REQUIREMENTS> Produce the listing below again, exactly as shown.

COLLECTED DATA>
'''

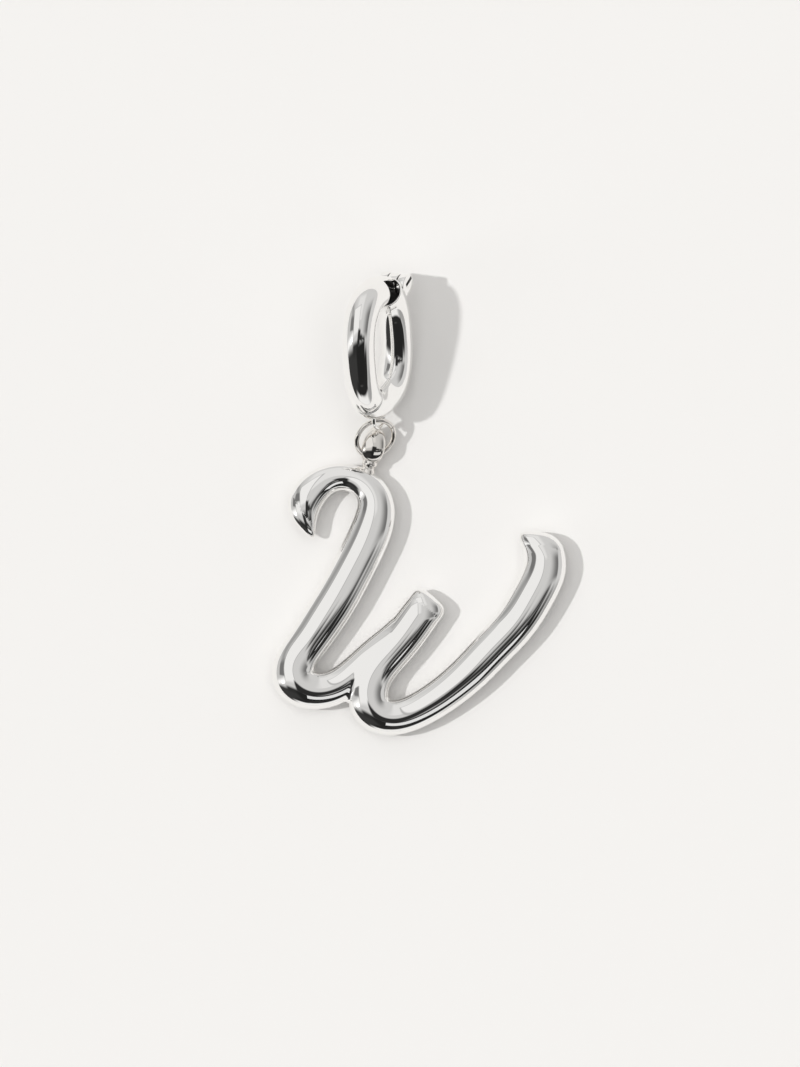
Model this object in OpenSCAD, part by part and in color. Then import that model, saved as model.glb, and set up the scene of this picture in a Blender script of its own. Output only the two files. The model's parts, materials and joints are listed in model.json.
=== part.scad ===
// Initial pendant: a puffed script letter on a jump ring and a hinged oval clip ring, lying on its back.
// Millimetres. X runs across the letter, Y up the pendant towards the clip, Z up from the table.
// The origin is under the middle of the whole pendant, on the table.

/* [Letter] */
// Width of the letter over all of its strokes
letter_w = 30; // [25:0.5:38]
// Height of the letter from its lowest curve to the top of its first bend
letter_h = 27.3; // [23:0.1:35]
// Width of a stroke where it is fullest
stroke_w = 4.4; // [3.8:0.1:5]
// Thickness of a stroke where it is fullest, front to back
stroke_t = 3.4; // [2.8:0.1:4.2]
// How far the cut end of the hook bulges, as a share of half its width
hook_bulge = 0.36; // [0.2:0.02:0.8]
// How far the other two cut ends bulge, as a share of half their width
end_bulge = 0.54; // [0.2:0.02:0.8]

/* [Bail eye] */
// Length of the eye from its neck to its tip
eye_l = 3.9; // [3.4:0.1:4.4]
// Width of the eye's band
eye_w = 2.4; // [1.6:0.1:3]
// Height of the eye, front to back
eye_h = 2.8; // [2.6:0.1:3.2]
// Thickness of the eye's band
eye_wall = 0.45; // [0.3:0.05:0.55]
// Diameter of the neck between the eye and the collar
neck_d = 1; // [0.8:0.1:1.4]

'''

EXERCISE SOLUTION>
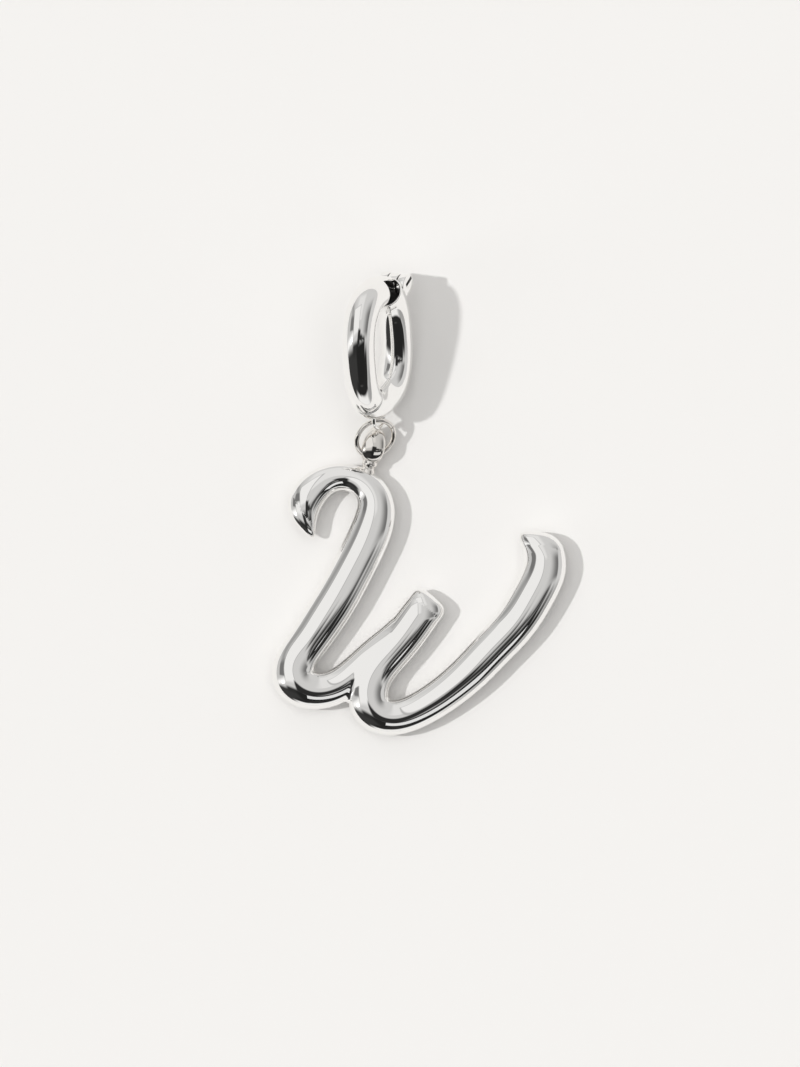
Model this object in OpenSCAD, part by part and in color. Then import that model, saved as model.glb, and set up the scene of this picture in a Blender script of its own. Output only the two files. The model's parts, materials and joints are listed in model.json.
=== part.scad ===
// Initial pendant: a puffed script letter on a jump ring and a hinged oval clip ring, lying on its back.
// Millimetres. X runs across the letter, Y up the pendant towards the clip, Z up from the table.
// The origin is under the middle of the whole pendant, on the table.

/* [Letter] */
// Width of the letter over all of its strokes
letter_w = 30; // [25:0.5:38]
// Height of the letter from its lowest curve to the top of its first bend
letter_h = 27.3; // [23:0.1:35]
// Width of a stroke where it is fullest
stroke_w = 4.4; // [3.8:0.1:5]
// Thickness of a stroke where it is fullest, front to back
stroke_t = 3.4; // [2.8:0.1:4.2]
// How far the cut end of the hook bulges, as a share of half its width
hook_bulge = 0.36; // [0.2:0.02:0.8]
// How far the other two cut ends bulge, as a share of half their width
end_bulge = 0.54; // [0.2:0.02:0.8]

/* [Bail eye] */
// Length of the eye from its neck to its tip
eye_l = 3.9; // [3.4:0.1:4.4]
// Width of the eye's band
eye_w = 2.4; // [1.6:0.1:3]
// Height of the eye, front to back
eye_h = 2.8; // [2.6:0.1:3.2]
// Thickness of the eye's band
eye_wall = 0.45; // [0.3:0.05:0.55]
// Diameter of the neck between the eye and the collar
neck_d = 1; // [0.8:0.1:1.4]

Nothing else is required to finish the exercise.